* **Exercise details**
Return exactly the lines that run from the beginning through the line containing "from build123d import *", both included, and no others.

BEGIN Provided material

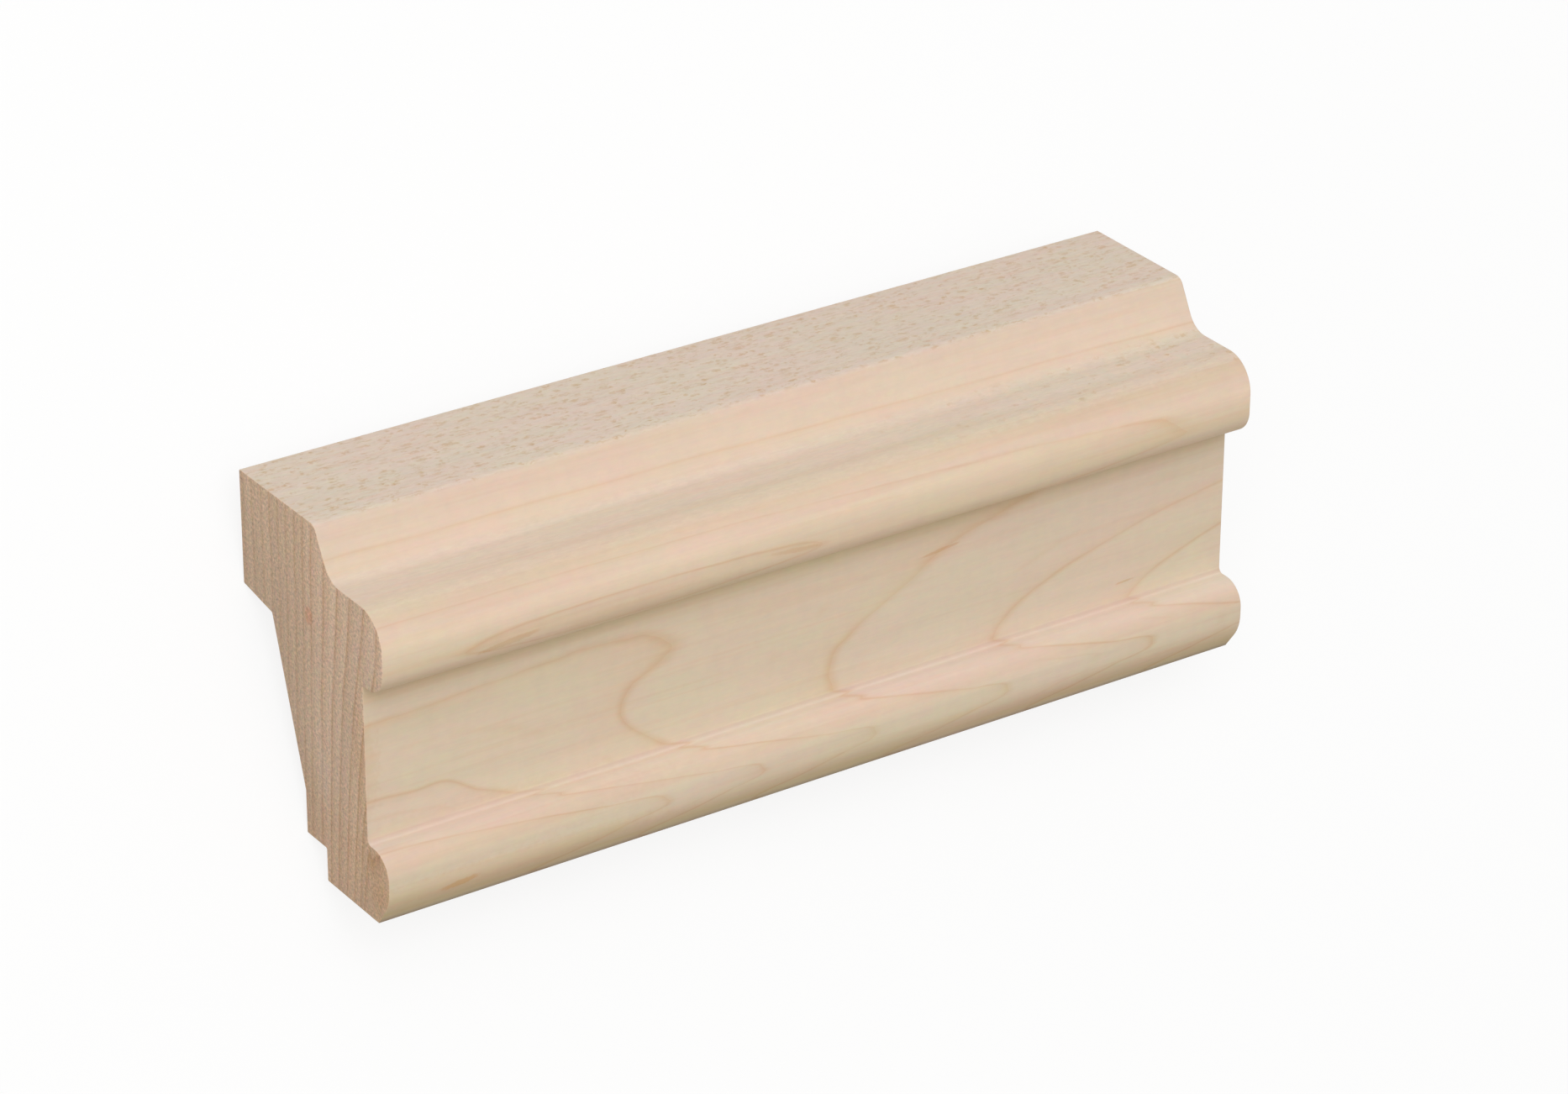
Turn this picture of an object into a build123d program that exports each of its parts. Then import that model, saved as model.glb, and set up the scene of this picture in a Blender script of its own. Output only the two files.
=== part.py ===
import os
from math import atan2, cos, degrees, radians, sin, tan

from build123d import *

# Light rail moulding: a short sawn length of hardwood with one constant section.
# It hides the lamps under a wall cupboard, with its flat top against the cupboard's
# underside and its beaded face to the room.
#
# The section is drawn as the rail is used: depth counts from the back edge of the
# flange towards the room, and height counts up from the underside of the foot.
# The foot is too far forward to balance the flange, so a loose piece tips back and
# lies face up on two edges, the back of its flange and the heel of its web.

# Whole piece
length = 101.6
height = 38.1
depth = 26.2

# Flat top, whose rounded front arris leads into a sloping lip and a cove
top_width = 14.2
arris_radius = 1.2
lip_angle = 28.0
shelf_drop = 4.9
cove_radius = 2.8

# Upper bead, with a narrow shelf above it and a flat underside
bead_height = 8.4
bead_round = 3.6
bead_under_round = 2.8

# Flat fascia, set back between the two beads, with a small cove at its foot
fascia_setback = 3.8
fascia_cove_radius = 0.6

# Lower bead, whose face curves in to the toe of the foot
foot_bead_height = 7.9
foot_bead_round = 2.6
toe_height = 3.0
toe_setback = 2.2
toe_round = 4.5

# Foot, and the rabbet behind it
foot_width = 9.6
rabbet_height = 3.6
rabbet_width = 3.7

# Back of the web, upright at its heel and then sloping up to the flange
heel_height = 4.7
flange_thickness = 12.1
flange_reach = 5.4
flange_undercut = 0.9

# Levels that follow from the sizes above
shelf_height = height - shelf_drop
bead_bottom = shelf_height - bead_height
flange_bottom = height - flange_thickness
heel_top = rabbet_height + heel_height

# Depths that follow from them
lip_foot = top_width + shelf_drop * tan(radians(lip_angle))
fascia_depth = depth - fascia_setback
toe_depth = depth - toe_setback
foot_back = toe_depth - foot_width
web_back = foot_back - rabbet_width

# Corners of the section, clockwise from the back of the flange, each with its radius
sharp = 0
outline = [
    ((0, flange_bottom), sharp),
    ((0, height), sharp),
    ((top_width, height), arris_radius),
    ((lip_foot, shelf_height), cove_radius),
    ((depth, shelf_height), bead_round),
    ((depth, bead_bottom), bead_under_round),
    ((fascia_depth, bead_bottom), sharp),
    ((fascia_depth, foot_bead_height), fascia_cove_radius),
    ((depth, foot_bead_height), foot_bead_round),
    ((depth, toe_height), toe_round),
    ((toe_depth, 0), sharp),
    ((foot_back, 0), sharp),
    ((foot_back, rabbet_height), sharp),
    ((web_back, rabbet_height), sharp),
    ((web_back, heel_top), sharp),
    ((flange_reach, flange_bottom - flange_undercut), sharp),
]
corners = [corner for corner, _ in outline]
radii = [radius for _, radius in outline]

with BuildSketch() as section:
    with BuildLine():
        FilletPolyline(corners, radius=radii, close=True)
    make_face()

# At rest the flange's back edge and the web's heel both touch the floor, so the
# section leans back until the line between them is level.
lean = atan2(flange_bottom - rabbet_height, web_back)
extent = section.sketch.rotate(Axis.Z, degrees(lean)).bounding_box()

# On the section's plane, depth runs forward and up, and height runs back and up.
# Its origin puts the floor at z = 0, under the middle of the lying piece.
section_plane = Plane(
    origin=(length / 2, extent.center().X, -extent.min.Y),
    x_dir=(0, -cos(lean), sin(lean)),
    z_dir=(-1, 0, 0),
)

with BuildPart() as light_rail:
    with BuildSketch(section_plane):
        add(section.sketch)
    extrude(amount=length)

light_rail.part.label = "light_rail"

os.makedirs("parts", exist_ok=True)
export_step(light_rail.part, "parts/light_rail.step")
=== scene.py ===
import math

import bmesh
import bpy
import numpy as np
from mathutils import Matrix, Vector


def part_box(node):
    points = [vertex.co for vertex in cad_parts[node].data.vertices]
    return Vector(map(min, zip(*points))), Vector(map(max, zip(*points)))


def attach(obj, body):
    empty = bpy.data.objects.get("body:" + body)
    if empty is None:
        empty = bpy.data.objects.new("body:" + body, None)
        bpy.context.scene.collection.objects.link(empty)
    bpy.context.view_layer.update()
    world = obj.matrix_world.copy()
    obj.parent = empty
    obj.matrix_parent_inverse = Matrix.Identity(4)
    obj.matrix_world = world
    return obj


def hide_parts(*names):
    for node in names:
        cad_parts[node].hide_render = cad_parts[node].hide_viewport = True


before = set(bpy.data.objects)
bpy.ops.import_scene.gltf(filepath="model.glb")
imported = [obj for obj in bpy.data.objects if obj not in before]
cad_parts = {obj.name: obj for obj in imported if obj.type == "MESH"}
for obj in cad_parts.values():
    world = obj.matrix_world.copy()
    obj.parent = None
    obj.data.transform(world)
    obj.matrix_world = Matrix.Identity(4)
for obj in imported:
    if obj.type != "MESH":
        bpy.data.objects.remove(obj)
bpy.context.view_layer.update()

mm = 0.001

# The moulding's section in millimetres. Depth runs from the back edge of the flange
# towards the room, height runs up from the underside of the foot.
section = {
    "height": 38.1,
    "depth": 26.2,
    "topWidth": 14.2,
    "arrisRadius": 1.2,
    "lipAngle": 28.0,
    "shelfDrop": 4.9,
    "coveRadius": 2.8,
    "beadHeight": 8.4,
    "beadRound": 3.6,
    "beadUnderRound": 2.8,
    "fasciaSetback": 3.8,
    "fasciaCoveRadius": 0.6,
    "footBeadHeight": 7.9,
    "footBeadRound": 2.6,
    "toeHeight": 3.0,
    "toeSetback": 2.2,
    "toeRound": 4.5,
    "footWidth": 9.6,
    "rabbetHeight": 3.6,
    "rabbetWidth": 3.7,
    "heelHeight": 4.7,
    "flangeThickness": 12.1,
    "flangeReach": 5.4,
    "flangeUndercut": 0.9,
    "easedEdge": 0.16,        # what a light sanding takes off each sharp edge
    "easedEnd": 0.1,          # a little less round the two sawn ends
    "endSteps": 3,            # faces round that edge
    "arcStep": 6.0,           # degrees of a round stretch per face
    "fewestSteps": 3,         # faces on the shortest of them
    "longestFace": 1.0,       # along a flat stretch, across the grain
    "stationStep": 0.8,       # along the length
    "supportGap": 0.06,       # a narrow strip beside each round keeps the flats flat
    "sharpAngle": 40.0,       # degrees between faces from which an edge shows as sharp
}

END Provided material

* **Answer for this exercise**
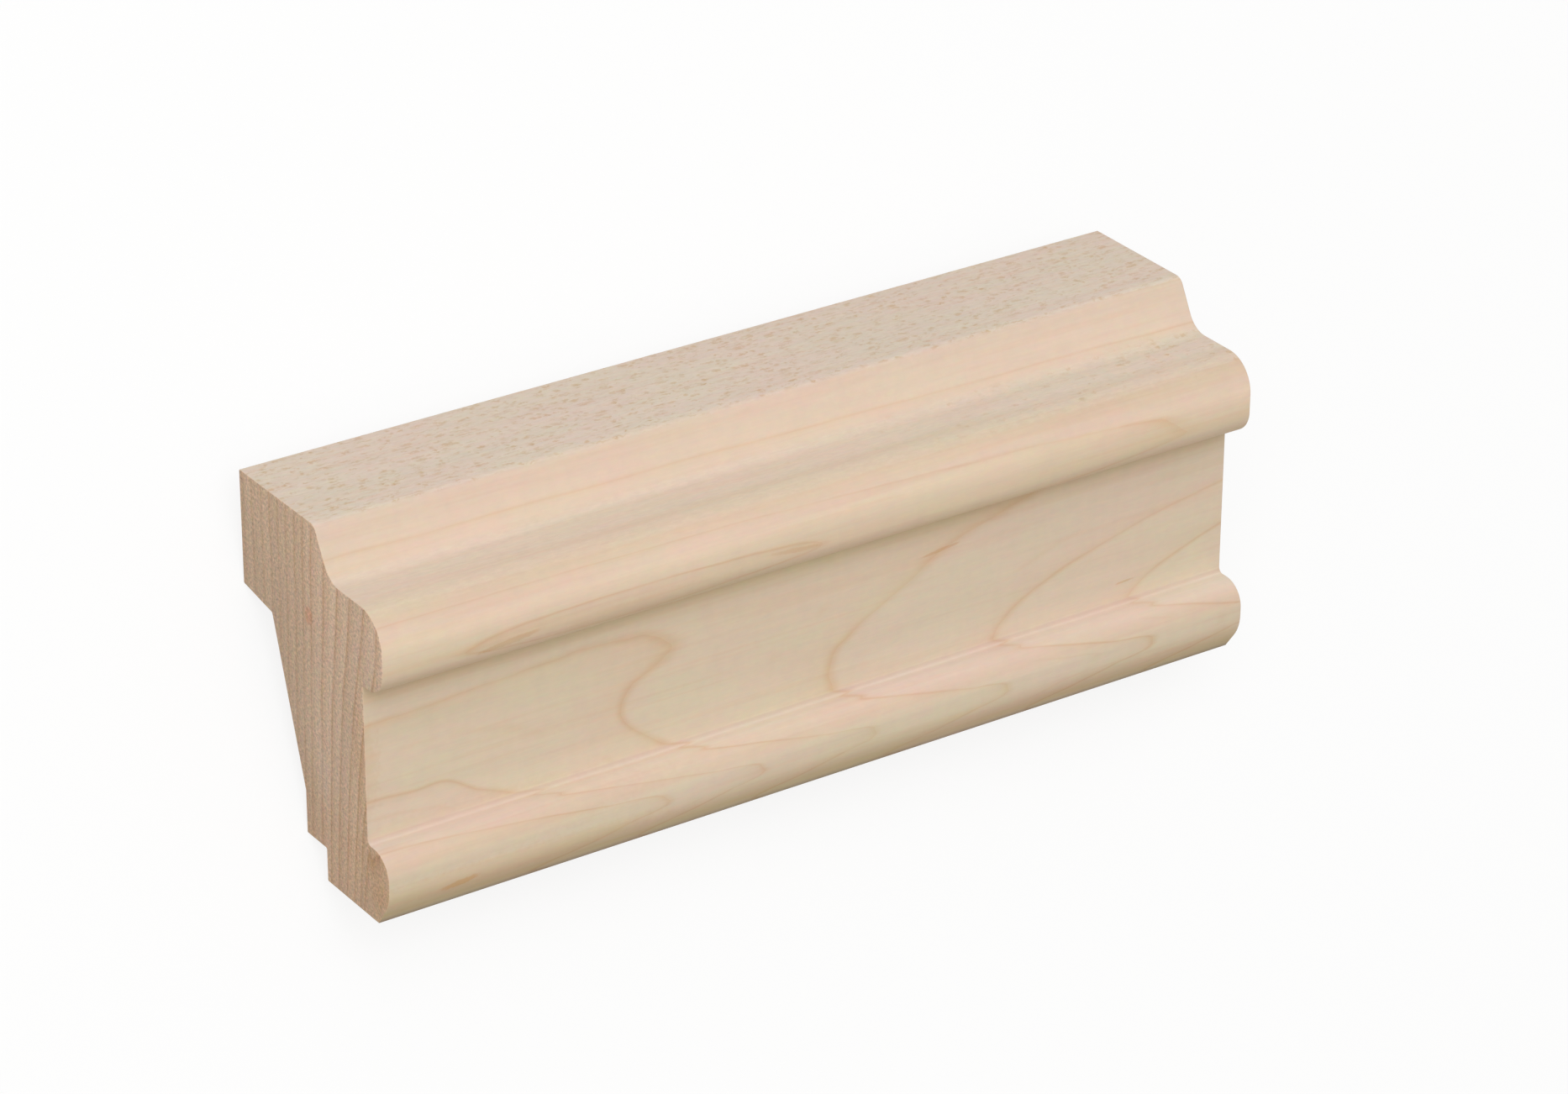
Turn this picture of an object into a build123d program that exports each of its parts. Then import that model, saved as model.glb, and set up the scene of this picture in a Blender script of its own. Output only the two files.
=== part.py ===
import os
from math import atan2, cos, degrees, radians, sin, tan

from build123d import *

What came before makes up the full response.